24U mag zich voor hun goden niet neerbuigen en ze niet dienen. U mag niet doen overeenkomstig hun werken. Voorzeker, u moet ze volledig omverhalen en hun gewijde stenen helemaal in stukken slaan.
25U moet de HEERE, uw God, dienen. Dan zal Hij uw brood en uw water zegenen. Ik zal ziekte uit uw midden doen wijken.
26Geen vrouw in uw land zal een miskraam hebben of onvruchtbaar zijn. Ik zal het aantal van uw dagen vol maken.
27De schrik voor Mij zal Ik vóór u uit zenden, en al de volken waaronder u komt, zal Ik in verwarring brengen. En Ik zal al uw vijanden voor u op de vlucht doen slaan.
28Ik zal ook horzels vóór u uit zenden; die zullen de Hevieten, de Kanaänieten en de Hethieten vóór u uit verdrijven.

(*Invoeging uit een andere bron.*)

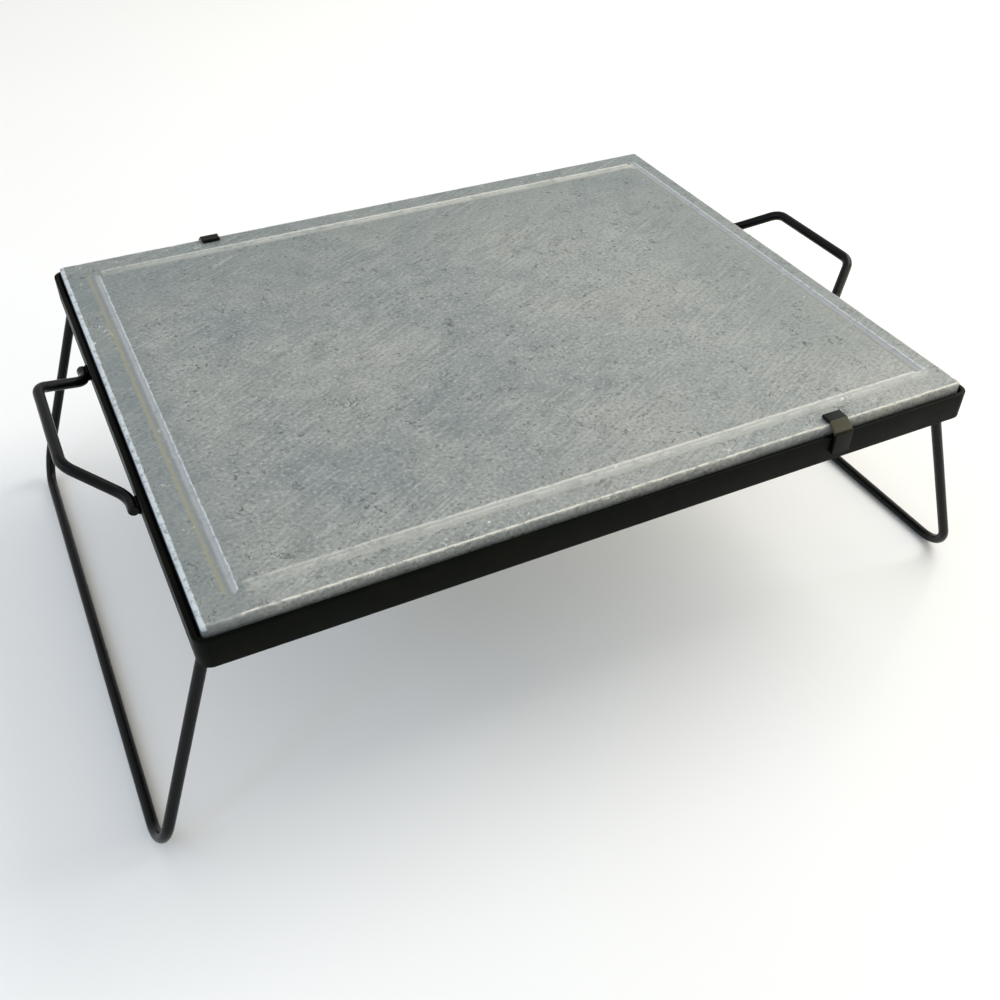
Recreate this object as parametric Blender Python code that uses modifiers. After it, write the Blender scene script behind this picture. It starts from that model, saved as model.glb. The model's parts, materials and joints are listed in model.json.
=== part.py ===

29Ik zal hen niet in één jaar vóór u uit verdrijven, anders wordt het land een woestenij en worden de wilde dieren van het veld u te talrijk.
30Ik zal hen geleidelijk vóór u uit verdrijven, totdat u zo in aantal toegenomen bent dat u het land in erfbezit kunt nemen.
31Ik zal uw grenzen vaststellen, van de Schelfzee tot aan de zee van de Filistijnen, en van de woestijn tot aan de rivier, want Ik zal de bewoners van het land in uw hand geven, zodat u hen vóór u uit kunt verdrijven.
32U mag met hen en met hun goden geen verbond sluiten.
33Zij mogen niet in uw land blijven wonen, anders zullen zij u doen zondigen tegen Mij. Als u hun goden dient, voorzeker, het zal voor u tot een valstrik worden.